If it’s done well, then it comes off as the MC doing the storytelling, which we have discussed. If it’s done less well, it comes off as the author doing the storytelling in the MC’s voice. Either way, it subverts the frame of “this is supposed to be the MC’s stream of immediate experience.”

There are stories which avoid this and can plausibly be taken as one of those “you’re being the MC” type stories we have mentioned in previous posts. There are also stories which are more-or-less explicitly framed as storytelling on the MCs part, such that the reader is in the position of some audience the MC is aware of and is intentional about narrating for.
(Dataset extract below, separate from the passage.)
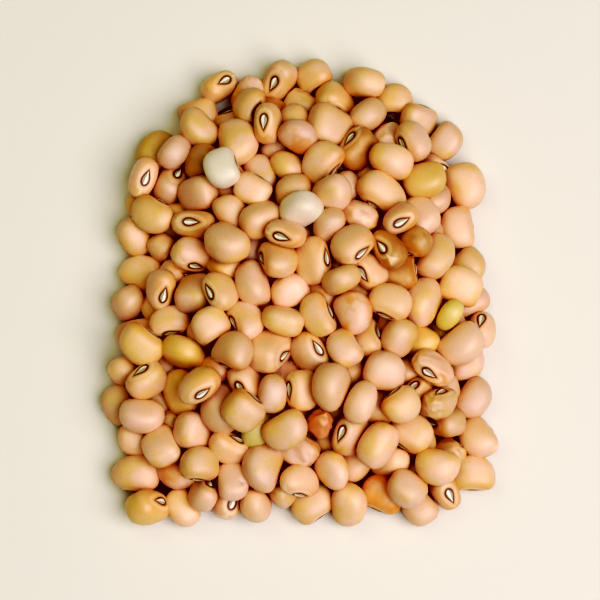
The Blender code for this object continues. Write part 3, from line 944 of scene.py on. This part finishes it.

Then there are these ones which seem in-between. It’s trying to be a “be the MC,” conveying the supposedly realtime experience stream to the reader, but then it’s got these expositions of past facts which are very clearly there because the author needs them to be and hasn’t figured out how to either do without them entirely, or else how to plausibly put these thoughts into the MC’s mind as part of the realtime stream of experience.

One trick which can make this less contradictory is for the author to write something along the lines of “I think about what brought me here:” and then have the MC reminisce upon those past facts, in order for the author to achieve the exposition. But it does strike me as a trick and, at best, not very natural or suitable for a story which is intended to be the 1p stream-of-consciousness we’ve been discussing. At worst, it fails as a trick because people don’t spontaneously start telling themselves the story of some chapter of their own past. Especially not right in the middle of them experiencing something presently. I find it clumsy and not believable as “this character is experiencing these thoughts” in their stream of consciousness or experience.
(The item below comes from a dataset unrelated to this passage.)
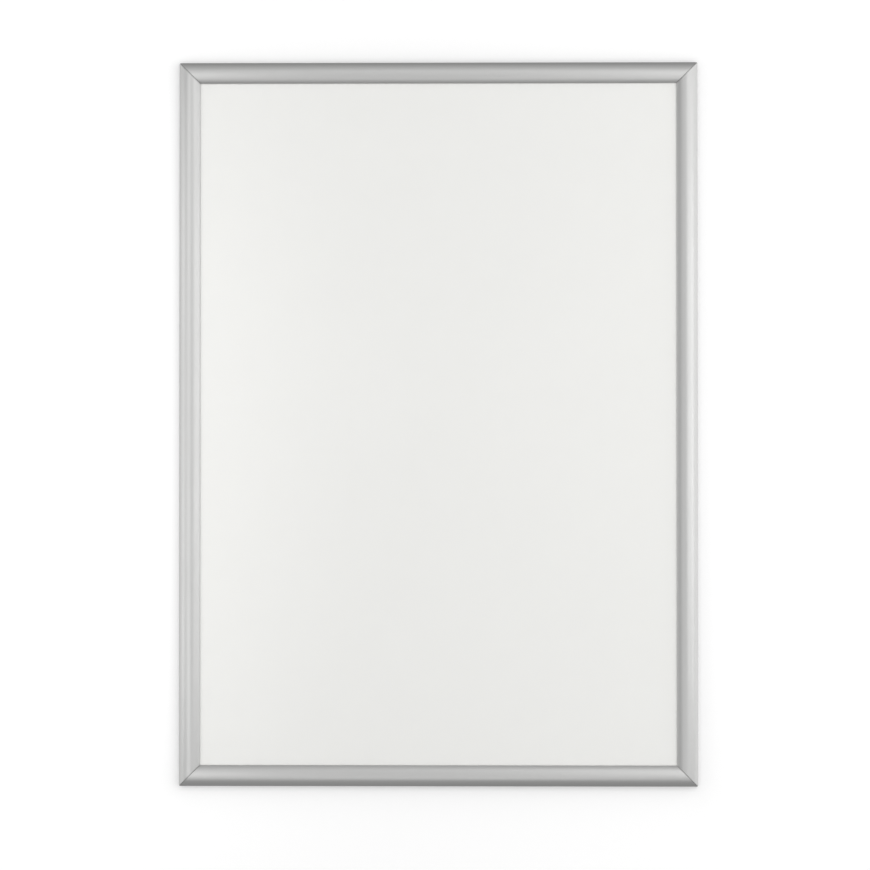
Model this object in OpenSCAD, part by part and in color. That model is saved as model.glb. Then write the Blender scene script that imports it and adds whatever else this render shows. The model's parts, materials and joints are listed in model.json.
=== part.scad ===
// Snap-open poster frame for a wall.
// Four mitred base rails carry four hinged snap rails, which clamp a clear sheet and a poster
// against a back panel. Leaf springs in the base rails hold each snap rail shut or open.
//
// The row frame: X along the width, Z up, the wall at Y = 0 and the front towards -Y.
// The origin is the centre of the wall screw pattern, on the wall.
//
// Every rail is drawn in its own coordinates and then placed on its side of the frame:
//   s  along the rail, from its middle
//   u  from the frame's outer edge towards its middle
//   v  from the wall towards the front

/* [Poster] */
// Width of the poster
poster_w = 594; // [297:1:841]
// Height of the poster
poster_h = 841; // [420:1:1189]
// Thickness of the poster
poster_t = 0.2; // [0.1:0.05:0.5]
// How far the snap rails cover each edge of the poster
poster_cover = 10; // [9:0.5:12]

/* [Sheets] */
// Thickness of the clear front sheet
clear_t = 0.5; // [0.3:0.1:1]
// Thickness of the back panel
panel_t = 1.5; // [1:0.1:2]

/* [Rails] */
// Width of a rail, seen from the front
rail_w = 25; // [24.5:0.5:32]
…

This is why, to me, many 1p stories shouldn’t try to be that. Certain ones should be framed as an actual telling of the story in some fashion to some audience of some type by the MC. Because then there’s no incongruity at all between exposition of the past and the telling of the present story. It’s all part of the MC’s act of telling, or writing, or recording, or whatever the storytelling mode is supposed to be.

Now: This does bring up the other matter, which is about what tense to even write the story in at all. A 1p story that’s framed as an actual telling (verbal, written or what have you) would be written in past-tense, with exposition of previous facts maybe in the past-perfect. (And then you could get the haddy-had-had problem 😭.) Meanwhile the kind of 1p story that’s framed as the MC’s direct and immediate experience would be written in present-tense, like we’ve been talking about in previous posts. And, ideally (to me), one of these would have no exposition section storytelling past facts, if you see what I mean. Except to the extent that singular and particular ones of those facts might plausibly enter the MC’s mind in real time.

This is how thoughts happen: One might experience a brief tangential awareness of something remembered, attaching itself to a moment of realtime experience. Not a whole-ass paragraphical backstory. Sure, someone could take time out to sit and ponder, ruminate on the past, and it’s OK to put that in one of these 1p-realtime-experience stories, but too often a slab of exposition is shoehorned in to a narration when stuff is supposed to be happening. Ideally, to me, that is 100% not the place to jam in a narrative section dedicated to exposition of past facts.

Unless it’s framed as a 1p act of storytelling and not as a narration of 1p realtime experience. Nobody’s got time to play back the mental tape about their career and their divorce and shit when they’re busy mustering up the brass to flirt with that hottie, amirite

Thoughts?

I guess mine is, this is why I feel it’s easier to write 1p past than 1p present and, to me, it’s effective from the reader’s side as well. It makes it easier to not leave authorial fingersmudges like that.